Accessing Snowflake Data with Python using the REST API

Developers often need to access data stored in Snowflake for reporting, analytics, or application integration purposes. Snowflake provides a REST API that allows programmatic access to read and write data.

This comprehensive guide will teach you how to use Python to connect to Snowflake and query data via the REST API.

[/su_box]

Overview of Snowflake’s REST API

Snowflake’s REST API allows sending HTTP requests to execute SQL queries and statements.
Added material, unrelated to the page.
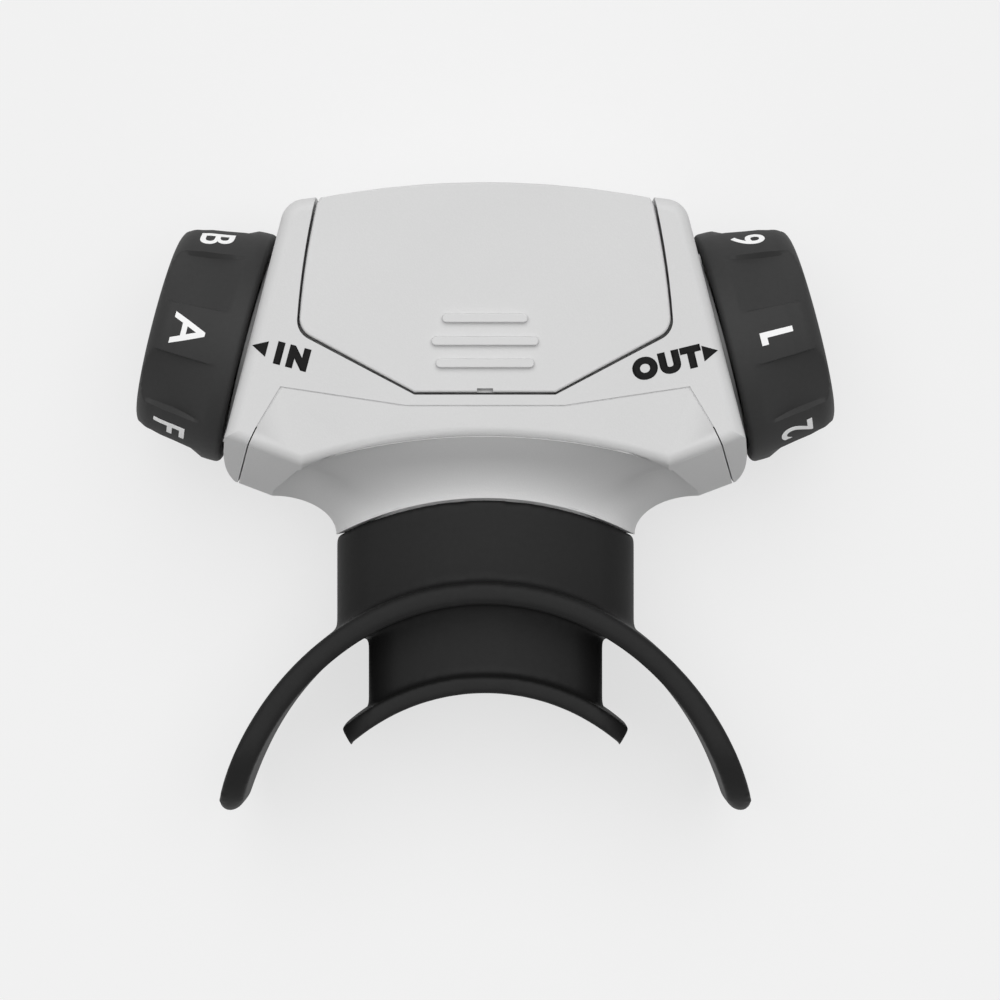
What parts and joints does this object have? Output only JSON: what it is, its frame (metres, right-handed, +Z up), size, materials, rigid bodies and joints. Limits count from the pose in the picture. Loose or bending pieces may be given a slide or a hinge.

It provides a straightforward way to integrate Snowflake into Python applications and scripts.

Here are some key capabilities of the REST API:

  • CRUD Operations – Create, read, update and delete Snowflake data and metadata.
  • Query Execution – Run SELECT queries to obtain result sets in JSON.
  • Stored Procedures – Execute stored procedures and user-defined functions.
  • Security – Supports OAuth 2.0 authentication and access control.
  • Asynchronous – Run long-running queries in the background then fetch results later.
  • Low Overhead – Lightweight API reduces overhead compared to full client libraries.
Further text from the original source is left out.